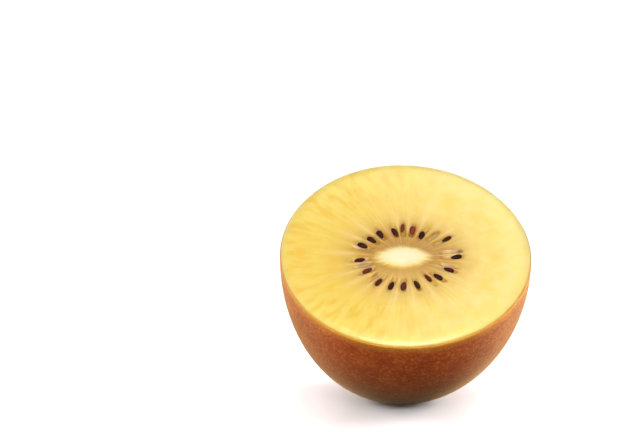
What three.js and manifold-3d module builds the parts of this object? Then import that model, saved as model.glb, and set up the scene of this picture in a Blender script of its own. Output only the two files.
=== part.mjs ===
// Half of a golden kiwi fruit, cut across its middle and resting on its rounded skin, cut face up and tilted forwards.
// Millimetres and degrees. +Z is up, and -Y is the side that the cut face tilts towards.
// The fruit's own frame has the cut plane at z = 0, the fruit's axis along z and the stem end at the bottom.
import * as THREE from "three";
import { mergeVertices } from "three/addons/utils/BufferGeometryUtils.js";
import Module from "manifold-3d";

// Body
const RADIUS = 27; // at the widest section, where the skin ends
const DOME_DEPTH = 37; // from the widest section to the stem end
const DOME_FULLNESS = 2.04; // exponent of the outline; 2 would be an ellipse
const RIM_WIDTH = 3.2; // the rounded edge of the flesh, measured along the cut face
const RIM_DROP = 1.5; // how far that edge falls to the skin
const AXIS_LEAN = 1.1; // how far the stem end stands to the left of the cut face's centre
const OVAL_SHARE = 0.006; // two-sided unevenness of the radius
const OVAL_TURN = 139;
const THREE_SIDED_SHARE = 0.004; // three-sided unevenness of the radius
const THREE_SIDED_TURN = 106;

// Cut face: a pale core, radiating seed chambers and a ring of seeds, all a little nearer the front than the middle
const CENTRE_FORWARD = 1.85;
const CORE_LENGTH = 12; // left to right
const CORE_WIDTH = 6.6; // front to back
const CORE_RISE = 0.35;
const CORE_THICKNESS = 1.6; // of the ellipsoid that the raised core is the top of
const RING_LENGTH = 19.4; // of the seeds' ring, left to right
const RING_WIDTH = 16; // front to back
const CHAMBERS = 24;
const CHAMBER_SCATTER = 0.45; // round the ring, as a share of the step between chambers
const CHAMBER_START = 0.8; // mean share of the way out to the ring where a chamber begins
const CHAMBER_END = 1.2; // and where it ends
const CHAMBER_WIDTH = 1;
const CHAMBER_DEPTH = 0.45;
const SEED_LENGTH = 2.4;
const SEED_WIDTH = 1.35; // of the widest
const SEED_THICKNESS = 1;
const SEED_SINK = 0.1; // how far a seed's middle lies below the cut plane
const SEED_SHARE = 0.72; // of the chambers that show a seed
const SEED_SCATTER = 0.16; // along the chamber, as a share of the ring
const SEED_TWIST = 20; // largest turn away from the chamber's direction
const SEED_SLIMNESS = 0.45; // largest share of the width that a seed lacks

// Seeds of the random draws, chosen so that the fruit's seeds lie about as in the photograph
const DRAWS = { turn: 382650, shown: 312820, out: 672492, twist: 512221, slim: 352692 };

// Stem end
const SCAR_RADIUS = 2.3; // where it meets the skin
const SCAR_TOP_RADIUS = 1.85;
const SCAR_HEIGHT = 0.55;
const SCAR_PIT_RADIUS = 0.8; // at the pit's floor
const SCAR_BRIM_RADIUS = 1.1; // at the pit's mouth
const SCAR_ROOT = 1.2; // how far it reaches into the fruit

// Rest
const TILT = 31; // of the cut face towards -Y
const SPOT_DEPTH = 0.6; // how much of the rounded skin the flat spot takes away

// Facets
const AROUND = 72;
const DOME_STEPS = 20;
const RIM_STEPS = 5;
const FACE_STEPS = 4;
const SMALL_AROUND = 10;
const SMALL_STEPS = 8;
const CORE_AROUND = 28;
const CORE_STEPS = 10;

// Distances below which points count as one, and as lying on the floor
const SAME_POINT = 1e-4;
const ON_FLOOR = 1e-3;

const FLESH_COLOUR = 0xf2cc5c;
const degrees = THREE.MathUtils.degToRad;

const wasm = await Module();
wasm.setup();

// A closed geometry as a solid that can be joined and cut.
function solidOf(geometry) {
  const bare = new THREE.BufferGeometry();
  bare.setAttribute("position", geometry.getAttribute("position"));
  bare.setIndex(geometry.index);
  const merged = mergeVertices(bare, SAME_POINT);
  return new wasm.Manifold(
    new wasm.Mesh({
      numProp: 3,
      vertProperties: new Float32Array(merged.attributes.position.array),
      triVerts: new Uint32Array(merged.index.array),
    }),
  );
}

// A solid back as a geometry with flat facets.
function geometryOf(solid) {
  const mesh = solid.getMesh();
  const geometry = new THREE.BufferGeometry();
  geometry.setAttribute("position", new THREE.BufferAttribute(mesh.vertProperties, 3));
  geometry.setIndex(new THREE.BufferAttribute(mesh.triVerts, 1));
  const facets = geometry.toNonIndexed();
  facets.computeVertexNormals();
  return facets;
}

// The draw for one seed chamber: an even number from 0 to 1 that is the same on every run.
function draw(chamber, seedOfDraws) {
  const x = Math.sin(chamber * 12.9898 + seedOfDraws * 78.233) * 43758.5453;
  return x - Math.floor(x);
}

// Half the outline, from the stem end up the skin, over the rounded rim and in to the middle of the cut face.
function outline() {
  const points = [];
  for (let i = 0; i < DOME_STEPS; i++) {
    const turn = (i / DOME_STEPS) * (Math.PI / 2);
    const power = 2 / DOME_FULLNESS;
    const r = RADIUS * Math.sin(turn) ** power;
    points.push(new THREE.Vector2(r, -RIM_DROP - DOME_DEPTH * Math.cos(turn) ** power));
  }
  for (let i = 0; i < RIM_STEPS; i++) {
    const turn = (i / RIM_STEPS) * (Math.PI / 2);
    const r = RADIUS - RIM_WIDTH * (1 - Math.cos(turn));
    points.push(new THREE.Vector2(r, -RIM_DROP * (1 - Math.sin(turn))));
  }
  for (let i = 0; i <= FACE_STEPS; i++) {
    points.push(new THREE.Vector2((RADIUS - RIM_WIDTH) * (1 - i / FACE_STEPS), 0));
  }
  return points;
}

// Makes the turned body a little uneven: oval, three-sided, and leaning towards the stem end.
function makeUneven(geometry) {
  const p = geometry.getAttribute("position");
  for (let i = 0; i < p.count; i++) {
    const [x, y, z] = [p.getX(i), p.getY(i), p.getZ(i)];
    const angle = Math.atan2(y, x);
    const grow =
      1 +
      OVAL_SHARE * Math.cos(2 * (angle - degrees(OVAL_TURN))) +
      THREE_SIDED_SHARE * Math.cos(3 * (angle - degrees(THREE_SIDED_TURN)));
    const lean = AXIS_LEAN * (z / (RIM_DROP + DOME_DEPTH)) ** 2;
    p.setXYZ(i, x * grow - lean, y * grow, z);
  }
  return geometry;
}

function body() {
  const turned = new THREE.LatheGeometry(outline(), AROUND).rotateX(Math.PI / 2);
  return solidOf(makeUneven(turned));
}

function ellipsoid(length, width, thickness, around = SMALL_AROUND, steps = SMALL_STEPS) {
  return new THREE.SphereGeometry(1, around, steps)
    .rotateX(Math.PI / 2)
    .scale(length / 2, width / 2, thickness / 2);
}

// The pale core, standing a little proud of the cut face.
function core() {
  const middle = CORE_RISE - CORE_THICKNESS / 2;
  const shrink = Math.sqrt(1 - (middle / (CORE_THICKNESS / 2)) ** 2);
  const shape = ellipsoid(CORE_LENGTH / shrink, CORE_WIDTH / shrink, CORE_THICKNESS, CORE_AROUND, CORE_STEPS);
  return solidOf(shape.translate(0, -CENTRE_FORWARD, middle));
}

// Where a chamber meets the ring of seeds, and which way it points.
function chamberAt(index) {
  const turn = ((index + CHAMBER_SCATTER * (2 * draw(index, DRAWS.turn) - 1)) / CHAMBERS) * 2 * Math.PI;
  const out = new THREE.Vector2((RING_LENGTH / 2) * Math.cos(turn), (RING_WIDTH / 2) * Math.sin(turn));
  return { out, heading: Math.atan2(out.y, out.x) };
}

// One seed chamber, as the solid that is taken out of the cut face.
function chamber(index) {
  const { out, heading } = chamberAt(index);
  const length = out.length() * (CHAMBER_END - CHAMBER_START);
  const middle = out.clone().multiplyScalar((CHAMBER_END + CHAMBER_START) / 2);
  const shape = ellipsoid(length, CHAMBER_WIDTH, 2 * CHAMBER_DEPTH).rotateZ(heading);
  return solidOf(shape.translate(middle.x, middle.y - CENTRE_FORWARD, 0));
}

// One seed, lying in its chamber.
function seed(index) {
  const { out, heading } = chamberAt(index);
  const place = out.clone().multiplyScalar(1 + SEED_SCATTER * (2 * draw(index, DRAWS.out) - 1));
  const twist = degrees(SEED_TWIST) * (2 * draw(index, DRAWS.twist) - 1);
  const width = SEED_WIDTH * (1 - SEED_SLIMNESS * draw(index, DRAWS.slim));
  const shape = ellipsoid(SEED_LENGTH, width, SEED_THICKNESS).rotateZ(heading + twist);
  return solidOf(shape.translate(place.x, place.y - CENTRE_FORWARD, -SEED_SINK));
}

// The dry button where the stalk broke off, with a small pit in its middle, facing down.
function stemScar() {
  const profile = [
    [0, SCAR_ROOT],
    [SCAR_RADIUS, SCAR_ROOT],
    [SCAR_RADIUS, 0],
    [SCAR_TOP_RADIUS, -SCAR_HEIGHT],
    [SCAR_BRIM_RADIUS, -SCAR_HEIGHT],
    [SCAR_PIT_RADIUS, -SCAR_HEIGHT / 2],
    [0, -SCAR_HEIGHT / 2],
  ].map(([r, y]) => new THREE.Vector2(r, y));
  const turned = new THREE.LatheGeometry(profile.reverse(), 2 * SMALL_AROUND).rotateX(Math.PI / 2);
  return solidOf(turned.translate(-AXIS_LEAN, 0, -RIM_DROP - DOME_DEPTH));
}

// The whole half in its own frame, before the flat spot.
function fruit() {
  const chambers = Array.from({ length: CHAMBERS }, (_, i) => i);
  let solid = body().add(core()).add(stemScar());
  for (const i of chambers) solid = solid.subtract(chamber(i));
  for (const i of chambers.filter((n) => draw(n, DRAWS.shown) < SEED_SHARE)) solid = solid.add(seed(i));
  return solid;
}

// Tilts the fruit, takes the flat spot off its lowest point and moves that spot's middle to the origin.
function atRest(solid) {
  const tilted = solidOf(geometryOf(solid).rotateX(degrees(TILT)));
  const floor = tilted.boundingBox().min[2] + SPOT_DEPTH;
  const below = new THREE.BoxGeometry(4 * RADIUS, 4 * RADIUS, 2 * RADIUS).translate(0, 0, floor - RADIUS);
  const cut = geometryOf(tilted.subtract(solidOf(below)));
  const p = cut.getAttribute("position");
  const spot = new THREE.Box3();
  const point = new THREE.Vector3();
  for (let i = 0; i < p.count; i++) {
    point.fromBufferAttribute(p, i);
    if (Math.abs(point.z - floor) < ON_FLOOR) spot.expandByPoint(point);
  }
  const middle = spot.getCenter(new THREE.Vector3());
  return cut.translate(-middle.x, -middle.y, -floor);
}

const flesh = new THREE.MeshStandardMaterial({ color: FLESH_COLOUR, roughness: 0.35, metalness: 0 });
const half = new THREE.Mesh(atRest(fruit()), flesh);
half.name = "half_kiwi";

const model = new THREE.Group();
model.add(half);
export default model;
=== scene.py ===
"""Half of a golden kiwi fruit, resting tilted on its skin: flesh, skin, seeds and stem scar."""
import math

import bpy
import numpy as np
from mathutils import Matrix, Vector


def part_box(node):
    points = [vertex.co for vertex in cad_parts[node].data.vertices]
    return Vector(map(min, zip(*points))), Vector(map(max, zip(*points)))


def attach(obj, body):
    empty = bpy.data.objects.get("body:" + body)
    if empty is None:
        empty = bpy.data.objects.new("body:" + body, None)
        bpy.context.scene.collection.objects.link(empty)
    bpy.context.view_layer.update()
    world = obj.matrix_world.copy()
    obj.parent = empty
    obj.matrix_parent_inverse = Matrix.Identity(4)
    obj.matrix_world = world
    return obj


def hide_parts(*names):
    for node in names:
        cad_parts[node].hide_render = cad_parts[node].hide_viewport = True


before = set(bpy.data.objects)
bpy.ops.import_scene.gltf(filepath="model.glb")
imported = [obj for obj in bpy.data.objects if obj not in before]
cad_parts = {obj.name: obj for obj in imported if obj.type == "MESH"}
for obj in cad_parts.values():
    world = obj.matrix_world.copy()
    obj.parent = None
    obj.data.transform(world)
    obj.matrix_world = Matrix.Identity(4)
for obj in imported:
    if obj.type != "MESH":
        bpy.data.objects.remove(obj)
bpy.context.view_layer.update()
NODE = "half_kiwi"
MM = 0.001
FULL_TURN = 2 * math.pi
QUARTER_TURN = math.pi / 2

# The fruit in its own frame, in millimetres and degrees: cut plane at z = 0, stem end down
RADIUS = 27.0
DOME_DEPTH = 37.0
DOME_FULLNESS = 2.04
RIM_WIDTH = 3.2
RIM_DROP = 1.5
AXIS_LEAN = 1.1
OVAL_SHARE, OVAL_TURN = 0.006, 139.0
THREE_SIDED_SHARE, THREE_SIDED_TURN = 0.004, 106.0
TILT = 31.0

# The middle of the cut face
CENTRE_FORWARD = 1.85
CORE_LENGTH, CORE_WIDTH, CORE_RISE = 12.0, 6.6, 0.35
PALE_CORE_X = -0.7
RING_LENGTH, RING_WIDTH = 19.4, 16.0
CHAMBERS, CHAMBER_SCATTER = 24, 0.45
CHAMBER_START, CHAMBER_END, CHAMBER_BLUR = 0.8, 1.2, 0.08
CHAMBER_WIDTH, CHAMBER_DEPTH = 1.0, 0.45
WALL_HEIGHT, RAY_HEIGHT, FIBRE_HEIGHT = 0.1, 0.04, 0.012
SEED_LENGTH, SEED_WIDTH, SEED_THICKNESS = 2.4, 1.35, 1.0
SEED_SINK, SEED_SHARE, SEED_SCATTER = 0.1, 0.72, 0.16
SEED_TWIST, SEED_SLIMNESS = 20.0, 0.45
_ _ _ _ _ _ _
▸ **Problem statement**: Each line from the line containing "points = [vertex.co" through the line containing "obj.matrix_parent_inverse = Matrix.Identity(4)" is to be transcribed exactly, and no other line.

▸ **Result for this exercise**:
    points = [vertex.co for vertex in cad_parts[node].data.vertices]
    return Vector(map(min, zip(*points))), Vector(map(max, zip(*points)))


def attach(obj, body):
    empty = bpy.data.objects.get("body:" + body)
    if empty is None:
        empty = bpy.data.objects.new("body:" + body, None)
        bpy.context.scene.collection.objects.link(empty)
    bpy.context.view_layer.update()
    world = obj.matrix_world.copy()
    obj.parent = empty
    obj.matrix_parent_inverse = Matrix.Identity(4)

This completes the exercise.